--- Dataset section ---

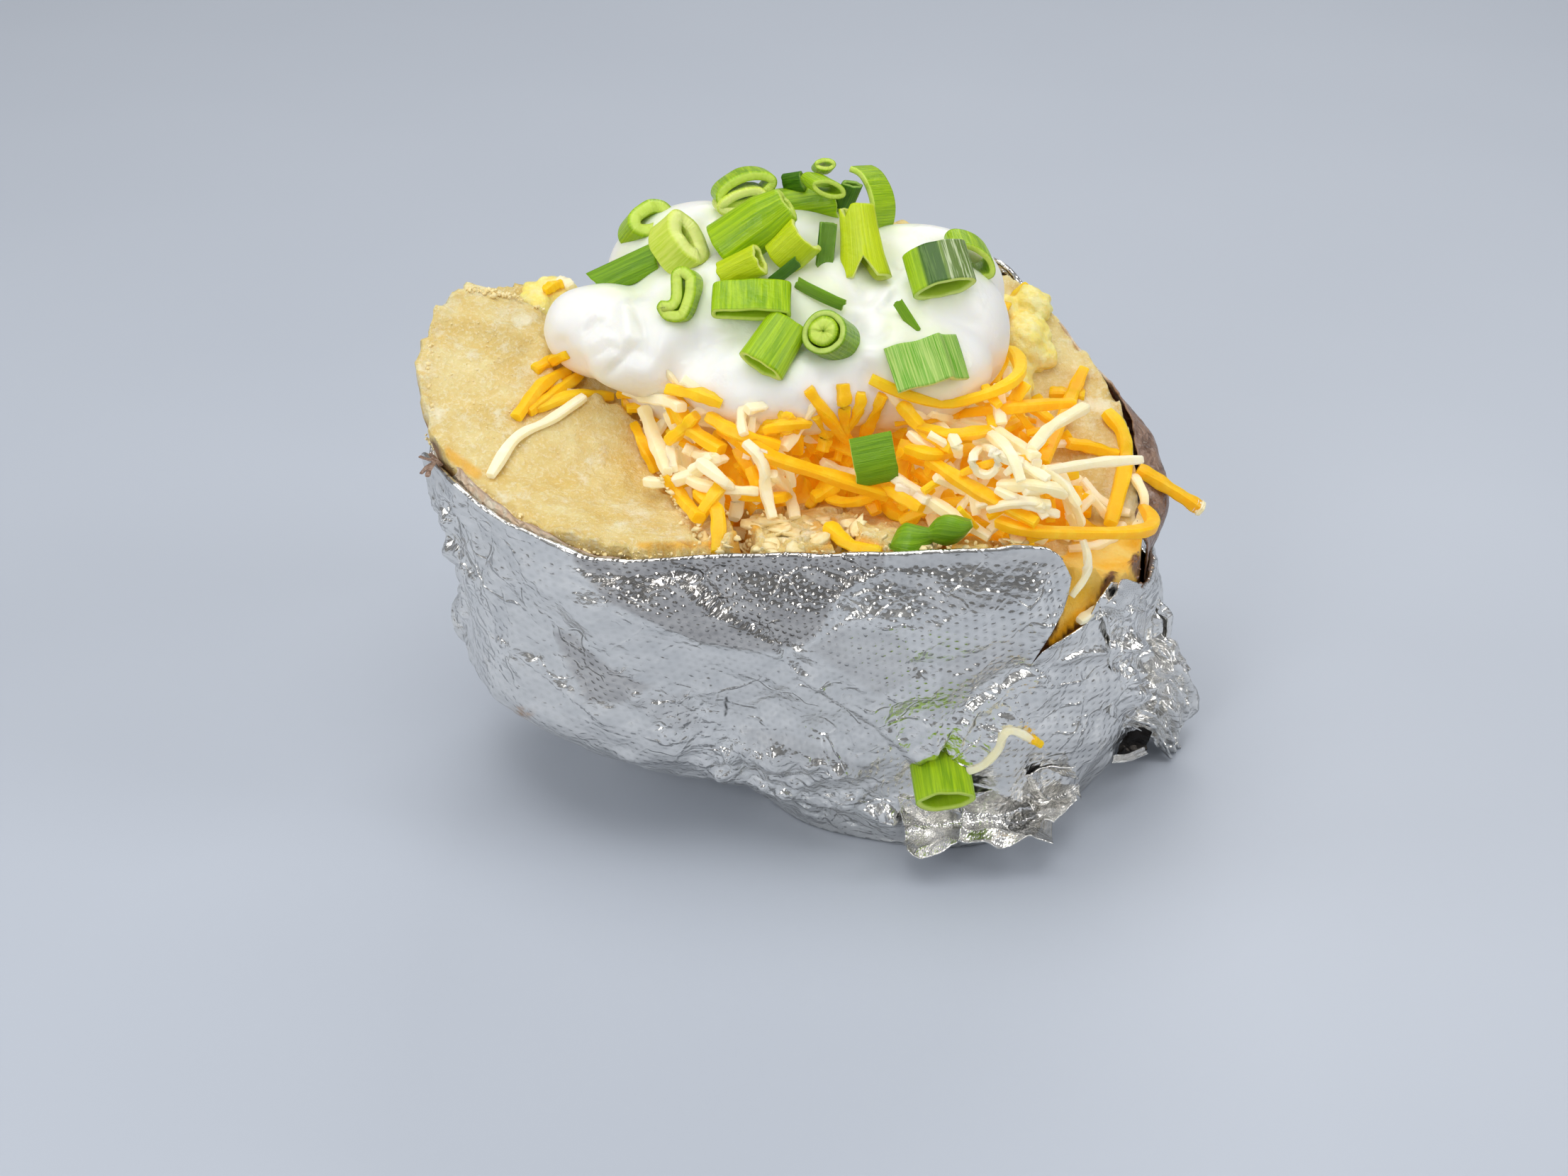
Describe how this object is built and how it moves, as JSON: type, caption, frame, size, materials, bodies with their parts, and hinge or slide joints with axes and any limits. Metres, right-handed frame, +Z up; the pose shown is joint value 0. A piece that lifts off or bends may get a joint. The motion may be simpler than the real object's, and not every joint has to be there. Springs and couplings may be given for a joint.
{
  "type": "loaded baked potato",
  "caption": "Baked potato cut open in its foil, topped with butter, grated cheese, sour cream and cut scallions.",
  "frame": {"origin": "under the middle of the whole, on the plane that the foil rests on", "axes": "+X along the potato's long axis, towards the foil's crumpled end; +Y towards the back, where the flesh stands highest; +Z up"},
  "size_m": [0.1337, 0.0848, 0.1056],
  "materials": {
    "foil": "embossed household foil, wrinkled, bright with dull folds",
    "flesh": "moist baked potato flesh, fine grained",
    "skin": "baked potato skin, brown, wrinkled, slightly glossy",
    "cheese": "grated orange cheese, soft edges, slight oily sheen",
    "white_cheese": "grated white cheese, soft edges",
    "butter": "crushed soft butter",
    "sour_cream": "smooth wet sour cream",
    "scallion": "fresh cut scallion, waxy green outside, paler inside"
  },
  "bodies": {
    "root": {"foil": "foil", "potato": "flesh", "cheese_heap": "cheese", "sour_cream": "sour_cream", "butter_right": "butter", "butter_left": "butter", "scallion_01": "scallion", "scallion_02": "scallion", "scallion_03": "scallion", "scallion_04": "scallion", "scallion_05": "scallion", "scallion_06": "scallion", "scallion_07": "scallion", "scallion_08": "scallion", "scallion_09": "scallion", "scallion_10": "scallion", "scallion_11": "scallion", "scallion_12": "scallion", "scallion_13": "scallion", "scallion_14": "scallion", "scallion_15": "scallion", "scallion_16": "scallion", "scallion_17": "scallion", "scallion_18": "scallion", "scallion_19": "scallion", "scallion_20": "scallion", "scallion_21": "scallion", "scallion_22": "scallion", "scallion_23": "scallion", "scallion_24": "scallion", "scallion_25": "scallion", "scallion_26": "scallion"}
  },
  "joints": []
}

---

Task goal – Go through the lines above. Select every one that has the string "bodies".

Output for this exercise –
Describe how this object is built and how it moves, as JSON: type, caption, frame, size, materials, bodies with their parts, and hinge or slide joints with axes and any limits. Metres, right-handed frame, +Z up; the pose shown is joint value 0. A piece that lifts off or bends may get a joint. The motion may be simpler than the real object's, and not every joint has to be there. Springs and couplings may be given for a joint.
  "bodies": {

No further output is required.